從 LIBSVM Data 取得 wine dataset (https://www.csie.ntu.edu.tw/~cjlin/libsvmtools/datasets/multiclass/wine.scale)。 透過read.libsvm.R
讀入資料並整理之。
#read in the data and convert to dataframe
source( 'read.libsvm.R' )
wine = read.libsvm( 'wine.scale', 13 )
wine = as.data.frame(wine)
#reassign attributes
names(wine) = c("type","alc","acid","ash","alk","mag","phenols","flav","nonflav","proanth","color","hue","OD","proline")
#encode wine type as factor
wine$type = as.factor(wine$type)
require(ggplot2)
## Loading required package: ggplot2
library(Hmisc)
## Loading required package: lattice
## Loading required package: survival
## Loading required package: Formula
##
## Attaching package: 'Hmisc'
## The following objects are masked from 'package:base':
##
## format.pval, round.POSIXt, trunc.POSIXt, units
library(base)
根據英美的醫學報告https://www.ncbi.nlm.nih.gov/pubmed/28714503,男性經常食用富含類黃酮(flavonoids)的食品, 可顯著降低罹患帕金森氏症的風險。

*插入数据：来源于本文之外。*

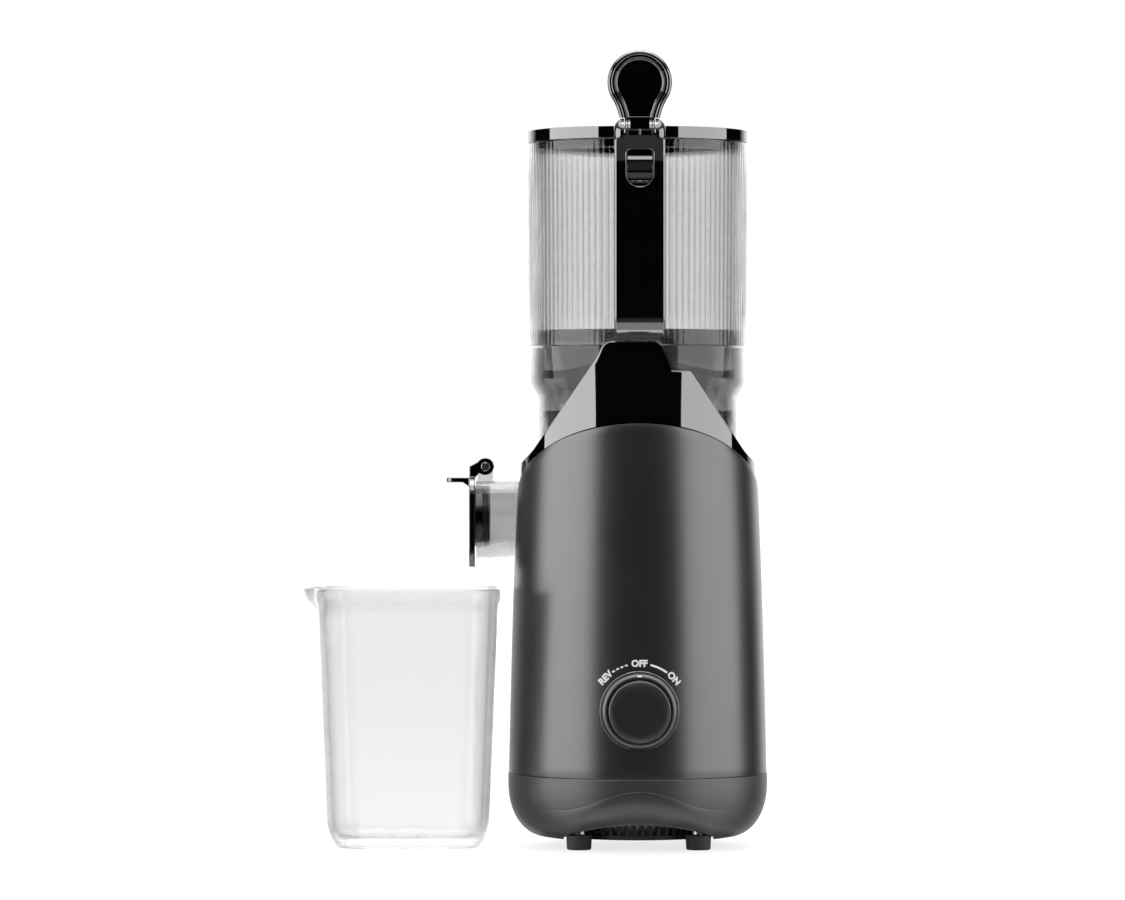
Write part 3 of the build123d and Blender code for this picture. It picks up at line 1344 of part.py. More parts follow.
# ---- export ----
pieces = {
    "base_skirt": base_skirt, "rubber_feet": rubber_feet, "bottom_plate": bottom_plate,
    "base_screws": base_screws, "body_shell": body_shell, "cradle": cradle, "knob": knob,
    "knob_pointer": knob_pointer, "switch_shaft": switch_shaft, "rotary_switch": rotary_switch,
    "power_inlet": power_inlet, "control_board": control_board, "motor_can": motor_can,
    "motor_stator": motor_stator, "stator_windings": stator_windings, "motor_rotor": motor_rotor,
    "motor_bearings": motor_bearings, "cooling_fan": cooling_fan, "gearbox_cover": gearbox_cover,
    "gearbox_housing": gearbox_housing, "motor_screws": motor_screws, "gearbox_screws": gearbox_screws,
    "ring_gear": ring_gear, "sun_gear": sun_gear, "planet_carrier": planet_carrier,
    "output_shaft": output_shaft, "output_bush": output_bush, "shaft_seal": shaft_seal,
    "safety_switch": safety_switch, "juice_bowl": juice_bowl, "bowl_gasket": bowl_gasket,
    "spout_cap": spout_cap, "cap_seal": cap_seal, "cap_pin": cap_pin,
    "strainer_frame": strainer_frame, "strainer_mesh": strainer_mesh, "auger": auger,
    "drive_socket": drive_socket, "hopper_wall": hopper_wall, "hopper_floor": hopper_floor,
    "handle": handle, "hinge_cover": hinge_cover, "hinge_pin": hinge_pin, "lid": lid,
    "thumb_lever": thumb_lever, "juice_jug": juice_jug,
}
for index, gear in enumerate(planet_gears, start=1):
    pieces[f"planet_gear_{index}"] = gear

os.makedirs("parts", exist_ok=True)
for name, piece in pieces.items():
    piece.part.label = name
    export_step(piece.part, f"parts/{name}.step")
    print(name, len(piece.part.solids()), round(piece.part.volume))
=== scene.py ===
"""Cold press juicer: the look of every piece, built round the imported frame.

Sizes are written in millimetres, +Z up, front towards -Y, and become metres as each mesh is made.
"""
import json
import math

import bmesh
import bpy
from mathutils import Matrix, Vector


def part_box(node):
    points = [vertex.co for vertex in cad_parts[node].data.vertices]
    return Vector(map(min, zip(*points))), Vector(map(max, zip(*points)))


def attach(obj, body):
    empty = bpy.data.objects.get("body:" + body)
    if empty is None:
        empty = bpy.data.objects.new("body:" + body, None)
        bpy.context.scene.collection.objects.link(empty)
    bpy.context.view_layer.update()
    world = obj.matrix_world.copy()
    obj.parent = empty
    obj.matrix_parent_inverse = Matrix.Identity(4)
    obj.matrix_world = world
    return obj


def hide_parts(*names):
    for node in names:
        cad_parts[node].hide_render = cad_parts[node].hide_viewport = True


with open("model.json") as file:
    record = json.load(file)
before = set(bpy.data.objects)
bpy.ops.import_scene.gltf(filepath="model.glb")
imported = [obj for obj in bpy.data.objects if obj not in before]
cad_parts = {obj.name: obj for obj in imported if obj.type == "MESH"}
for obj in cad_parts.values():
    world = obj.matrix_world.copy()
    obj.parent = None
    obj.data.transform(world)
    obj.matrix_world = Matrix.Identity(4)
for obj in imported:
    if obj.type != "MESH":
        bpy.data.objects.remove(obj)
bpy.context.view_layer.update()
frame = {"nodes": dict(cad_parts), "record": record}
MM = 0.001
TINY = 1e-6


def cad(node):
    """Lowest and highest corner of a CAD node in millimetres."""
    low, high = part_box(node)
    return low / MM, high / MM


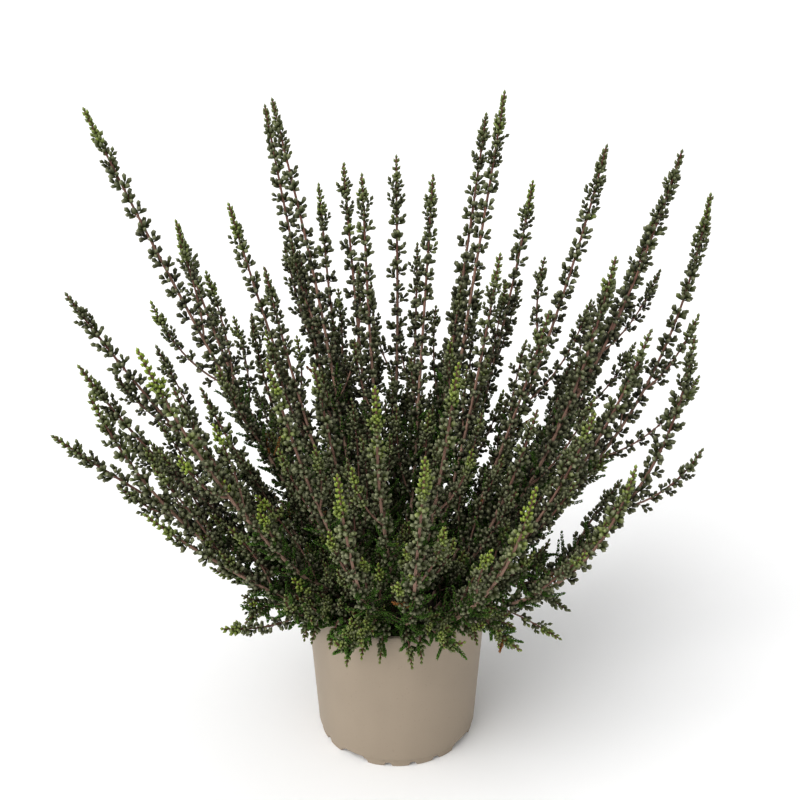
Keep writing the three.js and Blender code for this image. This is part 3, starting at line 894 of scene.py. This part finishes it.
def add_side_shoots(growth, course, look, draw, shade, tip, size, step, outer):
    """Long budded shoots on a tall stem, a little paler than it, more of them and higher up on a stem that
    ends far out."""
    length = course.length
    wanted = look.side_shoots * ramp(SIDE_NUMBER_BY_REACH, outer) * length / USUAL_LENGTH
    count = int(round(wanted + draw.uniform(-0.5, 0.9)))
    rank = np.arange(count) + draw.uniform(0.1, 0.9, count)
    spread = ramp(SIDE_SPREAD_BY_REACH, outer) * rank / max(1, count)
    for k, place in enumerate((SIDE_FROM + spread) * length):
        reach = min(draw.uniform(*SIDE_REACH), ramp(SIDE_LIMIT_BY_REACH, outer) * length - place)
        turn = k * SIDE_SHOOT_TURN + draw.uniform(0, 1)
        shoot = side_shoot(course, place, turn, reach, draw.uniform(*SIDE_OPENING), SIDE_CLOSING)
        growth.tube(shoot, **SIDE_TUBE)
        columns = draw.uniform(*SIDE_COLUMNS)
        add_shoot_buds(
            growth, shoot, look, draw, body=shade + 0.03, tip=tip - 0.04, low=5, columns=columns,
            size=0.92 * size, fan=SIDE_FAN, step=step,
        )


def add_basal_shoots(growth, course, look, draw, shade, tip, size, share):
    """Short budded shoots from the foot of a tall stem, paler than it."""
    for k in range(int(round(look.basal_shoots * share))):
        reach = draw.uniform(*BASAL_REACH)
        place = draw.uniform(*BASAL_PLACE)
        turn = k * SIDE_SHOOT_TURN + draw.uniform(0, 6)
        shoot = side_shoot(course, place, turn, reach, BASAL_OPENING, BASAL_CLOSING, BASAL_RISE)
        growth.tube(shoot, **BASAL_TUBE)
        add_shoot_buds(
            growth, shoot, look, draw, body=shade + 0.1, tip=tip + 0.06, low=0.3 * reach, columns=12,
            size=0.85 * size, fan=SIDE_FAN,
        )


def rim_sprig(turn, draw):
    """The course of a small shoot out of the soil near the wall: with t from 0 to 1 its distance from the
    axis grows evenly, and its height is a parabola that clears the rim and comes down again outside it."""
    t = np.linspace(0, 1, 18)
    radius = POT_TOP_RADIUS - SPRIG_START + draw.uniform(18, 27) * t
    height = SOIL_HEIGHT + draw.uniform(72, 80) * t - draw.uniform(62, 84) * t**2
    angle = turn + draw.uniform(-0.12, 0.12) * t
    return Course(np.stack([radius * np.cos(angle), radius * np.sin(angle), height], -1))


def skirt_spray(growth, course, look, draw, green):
    """One stem that hangs over the rim: short, leafy and budded, with side shoots of which every other one
    hangs, and three small sprigs about its foot that lean over the rim as well."""
    length = course.length
    foot = np.arctan2(*course.nodes[0, 1::-1])
    for side in (-1, 0, 1):
        sprig = rim_sprig(foot + SPRIG_APART * side + draw.uniform(-0.05, 0.05), draw)
        growth.tube(sprig, **SPRIG_TUBE)
        add_shoot_buds(
            growth, sprig, look, draw, body=0.3, tip=0.42 + 0.3 * green, low=14, columns=7, size=1.0,
            fan=SIDE_FAN,
        )
        at = np.linspace(6, 0.7 * sprig.length, SPRIG_LEAFY_SHOOTS)
        turns = spiral(draw, SPRIG_LEAFY_SHOOTS)
        add_leafy_shoots(growth, sprig, at, turns, 8, draw, tone=0.42, lift=0, lean=52)
    growth.tube(course, **SKIRT_TUBE, young=0.95)
    tip = 0.35 + 0.5 * green
    add_shoot_buds(growth, course, look, draw, body=0.32, tip=tip, low=0.2 * length, columns=16, size=1.0)
    for k in range(HANGING_SHOOTS):
        place = length * (0.22 + 0.55 * (k + draw.uniform(0.1, 0.9)) / HANGING_SHOOTS)
        hangs = k % 2
        reach = draw.uniform(14, 21) - 4 * hangs
        turn = np.pi / 2 + (k // 2) * np.pi + draw.normal(0, 0.5)
        shoot = side_shoot(
            course, place, turn, reach,
            opening=50 + 20 * hangs, closing=14 + 34 * hangs, rise=1 - 2.2 * hangs,
        )
        growth.tube(shoot, **HANGING_TUBE)
        add_shoot_buds(
            growth, shoot, look, draw, body=0.36, tip=tip, low=4, columns=8, size=0.95, fan=SIDE_FAN,
        )
    count = int(0.8 * length / HANGING_LEAFY_STEP)
    at = np.linspace(6, 0.85 * length, count)
    turns = spiral(draw, count)
    add_leafy_shoots(growth, course, at, turns, 9.5, draw, tone=0.35, lift=-0.1, lean=52, dry=look.dry_share)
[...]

透過ANOVA分析,本題將就 wine dataset探討不同酒種對類黃酮含量的影響。在進行分析前, 先繪製盒鬚圖(boxplot)與平均值加上信賴區間(interval plot)以觀察類黃酮含量在不同酒種間的分布。
製作盒鬚圖。
#set black-white theme
old <- theme_set(theme_bw())
#plot boxplot
ggplot(data = wine, aes(x = type, y = flav)) +
geom_boxplot() + coord_flip() +
labs( y = 'Flavanoids', x = 'Wine Type',
title = 'Flavanoids in Wine')
#compute standardized mean of flav for different wine types
tapply(wine$flav, wine$type, mean)
## 1 2 3
## 0.1149253 -0.2654662 -0.8137306
#plot interval plot
ggplot(data = wine,
aes(x = type, y = flav))+
stat_summary(fun.data = 'mean_cl_boot', size = 1) +
scale_y_continuous(breaks = seq(-1, 0.2, by = 0.2))+
geom_hline(yintercept = mean(wine$flav) ,
linetype = 'dotted') +
labs(x = 'Wine Type', y = 'Flavanoids') +
coord_flip()
從上述兩張繪圖,可以看出類黃酮含量因酒種不同而有顯著的差異。
因為有三各類別的酒種,因此採用 ANOVA 分析探討類黃酮含量(連續型之因變量)與酒種(類別型之自變量)的關係, 再次檢驗上述繪圖的結論。
H0:mu1 = mu2 = mu3 ,表示樣本平均數的差異無顯著性,即酒種對類黃酮含量無顯著影響。
#ANOVA test
anova(m1 <- lm(flav ~ type, data = wine))
## Analysis of Variance Table
##
## Response: flav
## Df Sum Sq Mean Sq F value Pr(>F)
## type 2 22.8814 11.4407 233.93 < 2.2e-16 ***
## Residuals 175 8.5588 0.0489
## ---
## Signif. codes: 0 '***' 0.001 '**' 0.01 '*' 0.05 '.' 0.1 ' ' 1
summary(m1)$r.squared
## [1] 0.7277755
p-value=2.2e-16<0.05故 reject null hypothesis H0, 證實類黃酮含量因酒種不同而有顯著差異,呼應上述繪圖的結論。